■ Exercise directions ■
Go from the first line to the line with "solid's faces, for" and return those lines verbatim, ends included.

■ Input rows ■

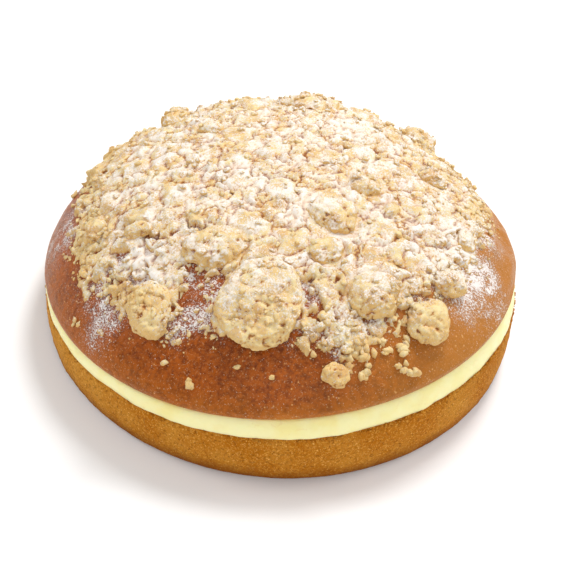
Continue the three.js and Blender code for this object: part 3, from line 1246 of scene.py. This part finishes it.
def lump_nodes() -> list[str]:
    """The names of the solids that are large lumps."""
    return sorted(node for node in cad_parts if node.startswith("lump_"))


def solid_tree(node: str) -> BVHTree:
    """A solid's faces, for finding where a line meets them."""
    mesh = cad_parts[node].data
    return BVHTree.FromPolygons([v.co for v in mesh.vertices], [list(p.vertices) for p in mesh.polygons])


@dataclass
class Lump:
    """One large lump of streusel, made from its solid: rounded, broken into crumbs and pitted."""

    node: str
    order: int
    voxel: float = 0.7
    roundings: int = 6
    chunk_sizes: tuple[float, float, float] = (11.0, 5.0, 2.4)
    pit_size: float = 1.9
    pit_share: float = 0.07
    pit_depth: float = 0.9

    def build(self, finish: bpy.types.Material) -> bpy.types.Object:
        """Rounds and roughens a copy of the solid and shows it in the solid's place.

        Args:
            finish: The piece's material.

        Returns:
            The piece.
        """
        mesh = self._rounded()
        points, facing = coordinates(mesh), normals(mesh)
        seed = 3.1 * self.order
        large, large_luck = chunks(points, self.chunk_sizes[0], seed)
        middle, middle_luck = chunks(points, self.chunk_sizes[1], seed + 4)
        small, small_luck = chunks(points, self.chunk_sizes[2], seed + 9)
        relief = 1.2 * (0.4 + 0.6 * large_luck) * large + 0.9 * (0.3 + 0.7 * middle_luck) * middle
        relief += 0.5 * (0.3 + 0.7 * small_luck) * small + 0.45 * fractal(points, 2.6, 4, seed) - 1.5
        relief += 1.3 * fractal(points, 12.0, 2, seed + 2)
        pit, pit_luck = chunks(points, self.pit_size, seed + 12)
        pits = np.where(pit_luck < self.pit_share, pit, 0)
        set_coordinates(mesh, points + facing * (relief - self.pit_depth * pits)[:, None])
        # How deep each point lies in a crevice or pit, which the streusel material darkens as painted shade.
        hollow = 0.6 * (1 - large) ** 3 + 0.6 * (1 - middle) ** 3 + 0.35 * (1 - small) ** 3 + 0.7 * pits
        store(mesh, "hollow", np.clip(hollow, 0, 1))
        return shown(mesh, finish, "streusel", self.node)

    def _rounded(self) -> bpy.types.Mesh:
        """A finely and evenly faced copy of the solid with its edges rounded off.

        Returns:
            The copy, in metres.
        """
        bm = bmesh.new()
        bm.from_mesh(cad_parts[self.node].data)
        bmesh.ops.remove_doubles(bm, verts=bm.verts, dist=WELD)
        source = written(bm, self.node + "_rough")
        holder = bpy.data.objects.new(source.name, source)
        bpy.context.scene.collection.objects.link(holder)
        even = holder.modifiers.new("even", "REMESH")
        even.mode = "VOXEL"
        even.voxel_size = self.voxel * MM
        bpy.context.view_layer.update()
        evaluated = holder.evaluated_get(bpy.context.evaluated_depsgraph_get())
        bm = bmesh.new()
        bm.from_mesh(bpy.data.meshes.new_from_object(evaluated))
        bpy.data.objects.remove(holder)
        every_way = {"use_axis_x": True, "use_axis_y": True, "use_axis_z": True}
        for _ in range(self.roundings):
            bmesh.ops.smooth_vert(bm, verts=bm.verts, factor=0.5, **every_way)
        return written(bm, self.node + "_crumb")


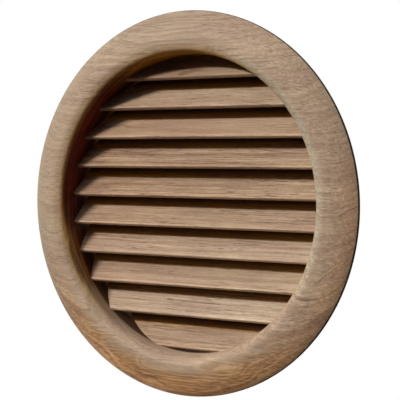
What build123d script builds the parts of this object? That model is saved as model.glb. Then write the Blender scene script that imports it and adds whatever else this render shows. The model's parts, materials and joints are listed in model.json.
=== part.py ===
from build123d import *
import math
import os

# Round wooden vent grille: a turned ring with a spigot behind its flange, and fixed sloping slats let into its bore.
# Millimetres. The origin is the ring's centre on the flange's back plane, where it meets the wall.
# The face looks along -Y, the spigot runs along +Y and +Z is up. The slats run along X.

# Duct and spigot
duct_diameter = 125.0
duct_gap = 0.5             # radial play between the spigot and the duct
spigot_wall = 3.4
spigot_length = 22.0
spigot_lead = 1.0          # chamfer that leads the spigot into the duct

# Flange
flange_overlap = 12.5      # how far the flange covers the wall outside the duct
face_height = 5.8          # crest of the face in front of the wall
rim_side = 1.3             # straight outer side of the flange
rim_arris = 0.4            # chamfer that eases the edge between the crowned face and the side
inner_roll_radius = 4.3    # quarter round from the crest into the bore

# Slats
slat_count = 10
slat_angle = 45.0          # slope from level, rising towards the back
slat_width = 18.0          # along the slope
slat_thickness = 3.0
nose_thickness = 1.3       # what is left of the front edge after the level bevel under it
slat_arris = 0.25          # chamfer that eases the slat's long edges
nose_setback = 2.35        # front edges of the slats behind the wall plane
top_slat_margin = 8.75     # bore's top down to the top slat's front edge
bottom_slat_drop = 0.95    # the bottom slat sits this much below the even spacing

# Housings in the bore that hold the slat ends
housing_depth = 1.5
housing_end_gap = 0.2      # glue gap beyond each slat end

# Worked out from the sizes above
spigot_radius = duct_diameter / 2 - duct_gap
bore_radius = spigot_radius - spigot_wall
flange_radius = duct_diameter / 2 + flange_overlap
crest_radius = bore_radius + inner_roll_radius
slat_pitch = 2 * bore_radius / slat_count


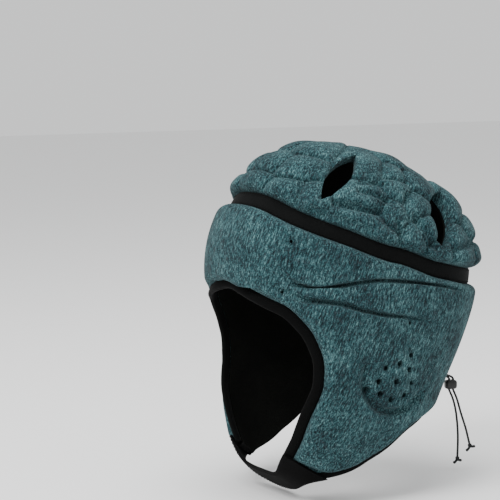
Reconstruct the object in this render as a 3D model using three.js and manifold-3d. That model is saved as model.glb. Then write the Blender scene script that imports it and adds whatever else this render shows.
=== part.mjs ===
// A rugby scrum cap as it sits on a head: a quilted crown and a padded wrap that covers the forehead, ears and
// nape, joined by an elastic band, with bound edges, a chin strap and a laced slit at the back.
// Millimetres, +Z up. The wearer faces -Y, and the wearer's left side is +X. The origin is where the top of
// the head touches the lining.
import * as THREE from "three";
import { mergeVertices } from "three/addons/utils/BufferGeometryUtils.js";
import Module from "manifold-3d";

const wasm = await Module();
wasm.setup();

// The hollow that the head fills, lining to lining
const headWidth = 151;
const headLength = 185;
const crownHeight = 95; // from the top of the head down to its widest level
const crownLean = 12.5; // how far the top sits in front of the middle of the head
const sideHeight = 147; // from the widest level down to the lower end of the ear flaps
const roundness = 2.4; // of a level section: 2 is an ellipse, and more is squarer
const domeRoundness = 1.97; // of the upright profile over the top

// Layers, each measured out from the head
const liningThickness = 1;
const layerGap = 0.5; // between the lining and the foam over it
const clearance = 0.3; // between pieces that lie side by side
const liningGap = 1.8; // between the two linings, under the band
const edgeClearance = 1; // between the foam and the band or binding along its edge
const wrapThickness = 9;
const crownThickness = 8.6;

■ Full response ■
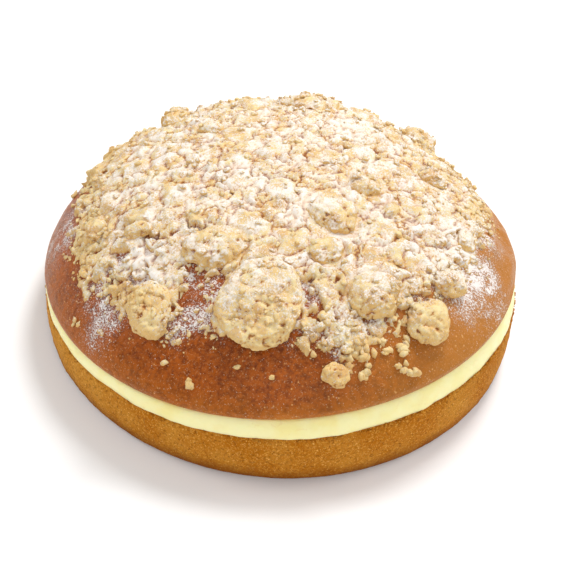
Continue the three.js and Blender code for this object: part 3, from line 1246 of scene.py. This part finishes it.
def lump_nodes() -> list[str]:
    """The names of the solids that are large lumps."""
    return sorted(node for node in cad_parts if node.startswith("lump_"))


def solid_tree(node: str) -> BVHTree:
    """A solid's faces, for finding where a line meets them."""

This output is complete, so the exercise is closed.